The Thai government, prodded by the Commerce Ministry, is adopting major amendments to several partnership and corporate law provisions with the aim to simplify or do away with unnecessary statutory procedures under the Civil and Commercial Code. The amendment was published in the Government Gazette on March 3, 2008 and will be effective on July 1, 2008.
Among other things, the mandatory seven minimum shareholders in a limited company shall be reduced to three. The new rule will benefit both new and old companies.
Having only three persons instead of seven sign the Memorandum of Association (MoA) will make the incorporation process easier and faster. A senior Commerce Ministry official claims that a fringe benefit to existing companies will be that nominee shareholders holding minority shares (typically one share each) will have a chance to make an exit. Many companies are getting ready to reduce the number of their shareholders.
Unlike the number seven, which has never been clarified, there is an explanation as to why at least three shareholders must be maintained, i.e. the requirement of majority number of shareholders still exists in certain statutes.
Another welcome change is that the process of incorporation which takes at least nine days under the present law can be done in one day under the new law. The new law provides for one-day registration of both the MoA and the company together if all requirements are met at the statutory meeting and all the papers are in order. This is a step forward that will put Thailand more in line with international practice.

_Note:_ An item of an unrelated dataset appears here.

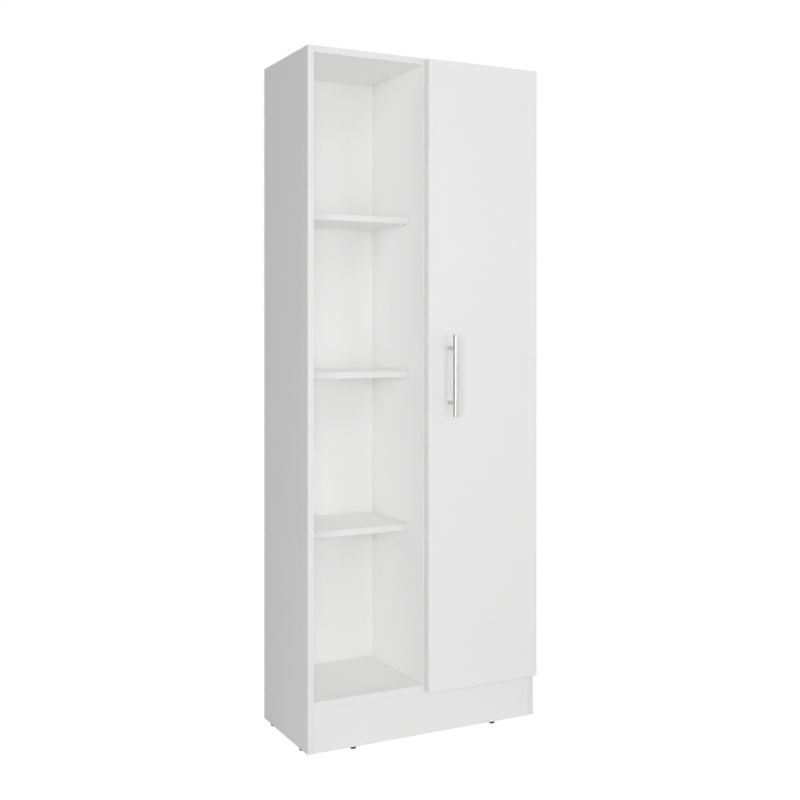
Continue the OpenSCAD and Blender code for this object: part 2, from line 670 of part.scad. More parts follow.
// The bar of the handle, with its ends chamfered and two sockets for the posts
module handle_bar() color(steel) difference() {
    translate([handle_x, handle_y, handle_z - handle_length / 2]) rotate_extrude()
        polygon([[0, 0], [handle_bar_d / 2 - handle_chamfer, 0], [handle_bar_d / 2, handle_chamfer],
                 [handle_bar_d / 2, handle_length - handle_chamfer],
                 [handle_bar_d / 2 - handle_chamfer, handle_length], [0, handle_length]]);
    for (z = handle_zs) translate([handle_x, handle_y - post_spigot_deep, z]) rotate([-90, 0, 0])
        cylinder(d = post_spigot_d + 2 * hole_clearance, h = handle_bar_d);
}

// A post sits in the bar with a spigot and is hollowed to the bar's curve; a screw enters its foot
module handle_posts() color(steel) for (z = handle_zs) difference() {
    translate([handle_x, door_front_y, z]) rotate([90, 0, 0]) union() {
        cylinder(d = handle_post_d, h = handle_projection - handle_bar_d / 4);
        cylinder(d = post_spigot_d, h = handle_projection + post_spigot_deep - end_clearance);
    }
    difference() {
        translate([handle_x, handle_y, z - handle_post_d])
            cylinder(d = handle_bar_d, h = 2 * handle_post_d);
        translate([handle_x, door_front_y, z]) rotate([90, 0, 0])
            cylinder(d = post_spigot_d, h = 2 * handle_projection);
    }
    translate([handle_x, door_front_y + over, z]) rotate([90, 0, 0])
        cylinder(d = handle_screw_d + 2 * hole_clearance,
                 h = handle_screw_in_post + over + end_clearance);
}

module handle_screws() color(zinc) for (z = handle_zs)
    translate([handle_x, door_back_y, z]) rotate([90, 0, 0]) union() {
        cylinder(d = handle_screw_d, h = board_t + handle_screw_in_post);
        translate([0, 0, -handle_screw_head_h]) difference() {
            cylinder(d = handle_screw_head_d, h = handle_screw_head_h);
            cross_cut(handle_screw_head_d, handle_screw_head_h / 2);
        }
    }

// The door is eased all round, on both faces
module door_panel() color(board_white) difference() {
    translate([door_left_x, door_front_y, door_z0]) intersection() {
        upright_form([door_w, board_t, door_z1 - door_z0], [true, true, true, true]);
        lying_form([door_w, board_t, door_z1 - door_z0], [true, true, true, true]);
    }
    for (z = handle_zs) translate([handle_x, door_back_y + over, z]) rotate([90, 0, 0])
        cylinder(d = handle_screw_d + 2 * handle_screw_play, h = board_t + 2 * over);
    for (z = HINGE_ZS) cup_bore(z);
}

// Puts the children at the corner from which each hinge is drawn
module at_hinges() for (z = HINGE_ZS) translate([right_inner_x, front_y, z]) children();

// A cross cut in a screw's head that faces -Z; its reach and width are shares of the head's
module cross_cut(head_d, deep) for (turn = [0, 90]) rotate([0, 0, turn])
    translate([-cross_half * head_d, -cross_w * head_d / 2, -over])
        cube([2 * cross_half * head_d, cross_w * head_d, over + deep]);

// A plate between two heights, from the outline given as children
module slab(from, to) translate([0, 0, from]) linear_extrude(to - from) children();

// The same plate on both sides of a hinge's middle
module slab_pair(from, to) {
    slab(from, to) children();
    slab(-to, -from) children();
}

// A straight strip from one point to another
module strip(p, q, w) translate(p) rotate(atan2(q[1] - p[1], q[0] - p[0]))
    translate([0, -w / 2]) square([norm(q - p), w]);

module disc(p, d) translate(p) circle(d = d);

// Mounting plate: a wing with two round ears that is screwed to the side panel, and the rib that
// carries the arm, longer at its foot
module plate_outline() {
    square([plate_body_w, 2 * plate_body_half], center = true);
    square([plate_neck_w, 2 * plate_screw_z], center = true);
    for (side = [-1, 1]) disc([0, side * plate_screw_z], plate_ear_d);
}

module rib_outline() polygon([[arm_face_x + sheet, rib_y[0]], [0, rib_y[0]],
                              [0, rib_y[1] + rib_foot], [-plate_t, rib_y[1] + rib_foot],
                              [arm_body_x, rib_y[1]], [arm_face_x + sheet, rib_y[1]]]);

module hinge_mounting_plates() color(steel) at_hinges() difference() {
    union() {
        translate([-plate_t, plate_screw_y, 0]) rotate([90, 0, 90])
            linear_extrude(plate_t) plate_outline();
        slab(-rib_half, rib_half) rib_outline();
    }
    for (side = [-1, 1]) translate([0, plate_screw_y, side * plate_screw_z])
        rod_x(plate_screw_d + 2 * hole_clearance, -plate_t - over, over);
    for (y = arm_screw_ys) translate([arm_face_x, y, 0])
        rod_x(arm_screw_d + 2 * hole_clearance, 0, arm_screw_length + end_clearance);
}

module plate_screw_holes(z) for (side = [-1, 1])
    translate([right_inner_x, front_y + plate_screw_y, z + side * plate_screw_z])
        rod_x(plate_screw_d + 2 * hole_clearance, -over, plate_screw_in + end_clearance);

module mounting_plate_screws() color(zinc) at_hinges() for (side = [-1, 1])
    translate([-plate_t, plate_screw_y, side * plate_screw_z]) difference() {
        union() {
            rod_x(plate_screw_d, 0, plate_t + plate_screw_in);
            rod_x(plate_screw_head_d, -plate_screw_head_h, 0);
        }
        translate([-plate_screw_head_h, 0, 0]) rotate([0, 90, 0])
            cross_cut(plate_screw_head_d, plate_screw_head_h / 2);
    }

// Arm: a pressed channel, narrow where it holds the pivots and wide where it sits on the rib; its
// sides slope in at the front and at the rear
module arm_nose_outline() polygon([[arm_face_x, arm_nose_y], [arm_nose_x - arm_nose_bevel, arm_nose_y],
                                   [arm_nose_x, arm_nose_y + arm_nose_bevel],
                                   [arm_nose_x, arm_body_y + sheet],
                                   [arm_face_x, arm_body_y + sheet]]);

module arm_body_outline() polygon([[arm_face_x, arm_body_y], [arm_nose_x, arm_body_y],
                                   [arm_body_x, arm_body_y + arm_front_slope],
                                   [arm_body_x, arm_end_y - arm_rear_slope],
                                   [arm_face_x + arm_rear_lip, arm_end_y], [arm_face_x, arm_end_y]]);

module hinge_arms() color(steel) at_hinges() difference() {
    union() {
        slab_pair(arm_nose_half - sheet, arm_nose_half) arm_nose_outline();
        translate([arm_face_x, arm_nose_y, -arm_nose_half])
            cube([sheet, arm_body_y + sheet - arm_nose_y, 2 * arm_nose_half]);
        difference() {
            slab(-arm_body_half, arm_body_half) arm_body_outline();
            slab(-rib_half, rib_half) translate([arm_face_x + sheet, arm_body_y + sheet])
                square([arm_body_x - arm_face_x, arm_end_y - arm_body_y]);
        }
    }
    for (p = [arm_outer_pivot, arm_inner_pivot]) slab(-arm_body_half, arm_body_half)
        disc(p, pin_d + 2 * hole_clearance);
    for (y = arm_screw_ys) translate([arm_face_x, y, 0])
        rod_x(arm_screw_d + 2 * hole_clearance, -over, sheet + over);
}

module hinge_arm_screws() color(zinc) at_hinges() for (y = arm_screw_ys)
    translate([arm_face_x, y, 0]) difference() {
        union() {
            rod_x(arm_screw_d, 0, arm_screw_length);
            rod_x(arm_screw_head_d, -arm_screw_head_h, 0);
        }
        translate([-arm_screw_head_h, 0, 0]) rotate([0, 90, 0])
            cross_cut(arm_screw_head_d, arm_screw_head_h / 2);
    }

// Pins in the arm: the outer link turns on one, and the inner link's slot slides on the other
module hinge_arm_pins() color(steel) at_hinges() {
    slab(-outer_link_half, outer_link_half) disc(arm_outer_pivot, pin_d);
    slab(-arm_nose_half, arm_nose_half) disc(arm_inner_pivot, pin_d);
}

// Outer links: a pair of cranked plates outside the arm's cheeks
module hinge_outer_links() color(steel) at_hinges()
    slab_pair(outer_link_in, outer_link_half) difference() {
        union() {
            disc(arm_outer_pivot, eye_d);
            strip(arm_outer_pivot, outer_bend, link_w);
            disc(outer_bend, link_w);
            strip(outer_bend, cup_outer_pivot, link_w);
            disc(cup_outer_pivot, eye_d);
        }
        for (p = [arm_outer_pivot, cup_outer_pivot]) disc(p, pin_d + 2 * hole_clearance);
    }

// Inner links: one thick cranked link between the arm's cheeks, slotted where the arm holds it
module hinge_inner_links() color(steel) at_hinges()
    slab(-inner_link_half, inner_link_half) difference() {
        union() {
            for (p = link_slot) disc(p, slot_eye_d);
            strip(link_slot[0], link_slot[1], slot_eye_d - 2 * hole_clearance);
            strip(link_slot[1], inner_bend, link_w);
            disc(inner_bend, link_w);
            strip(inner_bend, cup_inner_pivot, link_w);
            disc(cup_inner_pivot, eye_d);
        }
        for (p = link_slot) disc(p, link_slot_w);
        strip(link_slot[0], link_slot[1], link_slot_w - 2 * hole_clearance);
        disc(cup_inner_pivot, pin_d + 2 * hole_clearance);
    }

// A cylinder that goes into the door from its back face, round a hinge's cup or screw
module into_door(x, z, d, from, deep) translate([x, -door_gap - from, z]) rotate([90, 0, 0])
    cylinder(d = d, h = deep - from);

// Cup: a round pot with a flange, and two cheeks inside that hold the pins
module hinge_cups() color(steel) at_hinges() difference() {
    union() {
        difference() {
            union() {
                into_door(cup_x, 0, cup_d, 0, cup_deep);
                into_door(cup_x, 0, flange_d, -flange_t, 0);
                translate([cup_screw_x - flange_w / 2, -door_gap, -cup_screw_z])
                    cube([flange_w, flange_t, 2 * cup_screw_z]);
                for (side = [-1, 1]) into_door(cup_screw_x, side * cup_screw_z, flange_w, -flange_t, 0);
            }
            into_door(cup_x, 0, cup_d - 2 * cup_wall, -flange_t - over, cup_deep - cup_wall);
            translate([cup_x - flange_d, -door_gap, -outer_link_in])
                cube([rim_notch_x - cup_x + flange_d + over, flange_t + over, 2 * outer_link_in]);
        }
        intersection() {
            into_door(cup_x, 0, cup_d - cup_wall, 0, cup_deep - cup_wall / 2);
            slab_pair(cheek_in, cheek_half)
                translate([cheek_from_x, -door_gap - cup_deep]) square([cup_d / 2, cup_deep]);
        }
    }
    for (p = [cup_outer_pivot, cup_inner_pivot]) slab(-cheek_half, cheek_half)
        disc(p, pin_d + 2 * hole_clearance);
    for (side = [-1, 1]) into_door(cup_screw_x, side * cup_screw_z,
                                   cup_screw_d + 2 * hole_clearance, -flange_t - over, over);
}

module cup_bore(z) translate([right_inner_x, front_y, z]) {
    into_door(cup_x, 0, cup_d + 2 * hole_clearance, -over, cup_deep + hole_clearance);
    for (side = [-1, 1]) into_door(cup_screw_x, side * cup_screw_z,
                                   cup_screw_d + 2 * hole_clearance, -over,
                                   cup_screw_in + end_clearance);
}

module hinge_cup_screws() color(zinc) at_hinges() for (side = [-1, 1])
    translate([cup_screw_x, -door_gap + flange_t, side * cup_screw_z]) rotate([90, 0, 0])
        difference() {
            union() {
                cylinder(d = cup_screw_d, h = flange_t + cup_screw_in);
                translate([0, 0, -cup_screw_head_h]) cylinder(d = cup_screw_head_d, h = cup_screw_head_h);
            }
            translate([0, 0, -cup_screw_head_h]) cross_cut(cup_screw_head_d, cup_screw_head_h / 2);
        }

// Pins in the cup: two short ones for the outer link's plates and one across for the inner link
module hinge_cup_pins() color(steel) at_hinges() {
    slab_pair(outer_link_in, cheek_half - end_clearance) disc(cup_outer_pivot, pin_d);
    slab(-cheek_half + end_clearance, cheek_half - end_clearance) disc(cup_inner_pivot, pin_d);
}

left_side_panel();
right_side_panel();
top_panel();
bottom_panel();
divider_panel();
plinth_board();
back_sheet_left();
back_sheet_right();
open_shelf_lower();
open_shelf_middle();
open_shelf_upper();
inner_shelf_lower();
inner_shelf_middle();
inner_shelf_upper();
shelf_pegs();
cam_locks();
cam_bolts();
double_ended_bolts();
cam_caps();
wooden_dowels();
divider_screws();
back_sheet_nails();
floor_glides();
glide_nails();
door_bumpers();
hinge_mounting_plates();
mounting_plate_screws();
hinge_arms();
hinge_arm_screws();
hinge_arm_pins();
hinge_outer_links();
hinge_inner_links();
door_panel();
hinge_cups();
hinge_cup_screws();
hinge_cup_pins();
handle_bar();
handle_posts();
handle_screws();
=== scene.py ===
"""Looks, light and camera for the pantry cupboard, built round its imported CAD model."""

import math

import bpy
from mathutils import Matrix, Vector


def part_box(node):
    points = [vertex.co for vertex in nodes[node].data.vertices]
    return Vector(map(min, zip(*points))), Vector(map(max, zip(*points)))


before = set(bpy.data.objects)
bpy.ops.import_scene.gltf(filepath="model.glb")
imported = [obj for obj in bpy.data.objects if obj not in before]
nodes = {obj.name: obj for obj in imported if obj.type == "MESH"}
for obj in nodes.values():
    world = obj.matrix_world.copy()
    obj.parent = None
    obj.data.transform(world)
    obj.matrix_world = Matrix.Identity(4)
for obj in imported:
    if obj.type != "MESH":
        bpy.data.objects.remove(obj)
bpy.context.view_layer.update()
scene = bpy.context.scene

MM = 0.001

# Camera, from a fit to the cupboard's corners; it looks along +Y, turned towards +X
IMAGE_PIXELS = 800
SENSOR_WIDTH_MM = 36.0
FOCAL_PIXELS = 1147.6
CAMERA_PLACE = (-1.283, -2.48325, 0.957)
CAMERA_YAW_DEG = 27.12
HORIZON_RISE_PIXELS = 71.3

# Directions; NOWHERE is the direction of no face
X, Y, Z = (1, 0, 0), (0, 1, 0), (0, 0, 1)
DOWN = (0, 0, -1)
NOWHERE = (0, 0, 0)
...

The rules about shareholders' resolutions are simplified. Currently, a special resolution is required for important matters such as change of company name, address from one province to another, capital, objectives, or Articles of Association, which must be adopted and then confirmed by two successive shareholders' meetings. Said double approval takes at least 21 days and is the key reason why in practice it has been ignored and circumvented by backdating meetings.

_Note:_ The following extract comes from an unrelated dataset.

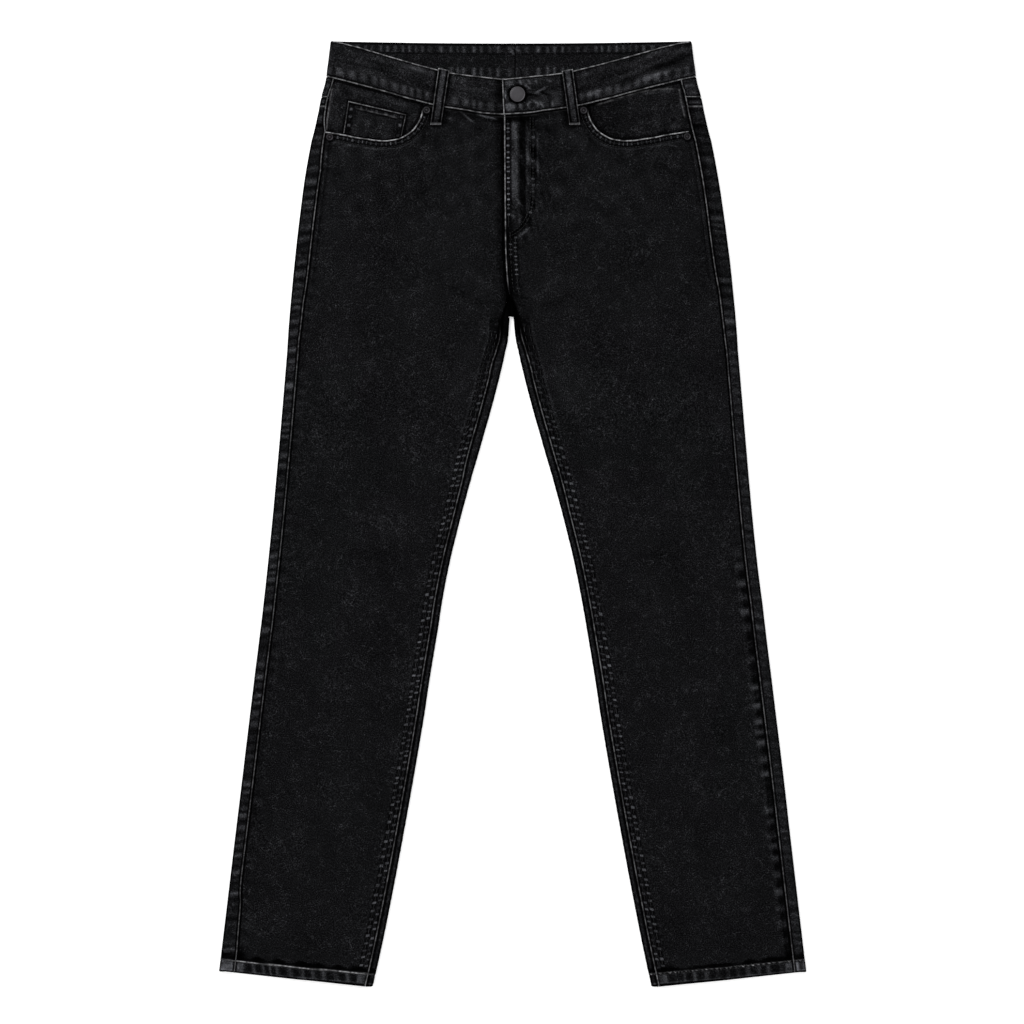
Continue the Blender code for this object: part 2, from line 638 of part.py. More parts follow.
def waistband(side):
    """Half of the waistband, from the centre back round the side to its end at the front."""
    sign = SIDES[side]
    top_row, low_row = [], []
    for x in [BAND_CENTRE_BACK + sign * GAP / 2, *(sign * np.array(BACK_BAND_STATIONS))]:
        top_row.append((x, float(back_band_top(x)), 0.0))
        low_row.append((x, float(back_band_top(x)) + BAND_DEPTH, 0.0))
    for row, down in ((top_row, 0.0), (low_row, BAND_DEPTH)):
        out, up = fold(sign * float(band_side_x(down)), BAND_FOLD_HEIGHT, sign)
        row += [(x, down, height) for x, height in zip(out, up)]
    for x in [*(sign * np.array(SIDE_BAND_STATIONS)), *BAND_END_STATIONS[side]]:
        settle = math.exp(-(((band_side_x(0) - abs(x)) / EDGE_SOFTNESS) ** 2))
        height = BAND_FRONT_HEIGHT + (BAND_FOLD_HEIGHT - BAND_FRONT_HEIGHT) * settle
        if side == "left":
            height += LAP_RISE * float(ease((LAP_SLOPE_TO - x) / (LAP_SLOPE_TO - LAP_FLAT_TO)))
        end_x = LAP_END_LOW if x == LAP_END_TOP else x
        top_row.append((x, float(band_top(x)), height))
        low_row.append((end_x, float(waist_seam(end_x)), height))
    top, low = np.array(top_row), np.array(low_row)
    rows = [top, (top + low) / 2, low]
    return cloth("waistband_" + side, rows, BAND_CLOTH, BAND_DENIM, flip=side == "left")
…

The new amendment will allow the passing of a special resolution by only one shareholders' meeting by at least three-quarters of the votes of the shareholders in attendance and entitled to vote. It is interesting to note that calling a shareholders' meeting has always required prior notice either by publication twice in a local newspaper or delivery to all shareholders via registered post.
Finally, the new law makes it possible for an existing partnership to be converted to a limited company, subject to certain formalities. A partnership is nowadays not a popular form of business organization, as liability has increasingly become a concern to business owners, both Thais and foreigners. A great number of medium-to-large partnerships are opting to become a limited company with the aim of going public in the future. Without a legal channel for such transformation, partners would have to transfer the business and assets of a partnership to a new company, hindered by many issues, especially tax implications on the transferring partnership and/or the recipient company.
Although these amendments represent an advantage for Thai businesspeople, it will probably not influence on foreign investment. Indeed, if one take the example of foreigners who form Thai companies in order to acquire real estate in Thailand, these investors will probably prefer to keep dividing company shares among several Thai nominees in order to dilute the power of each of them.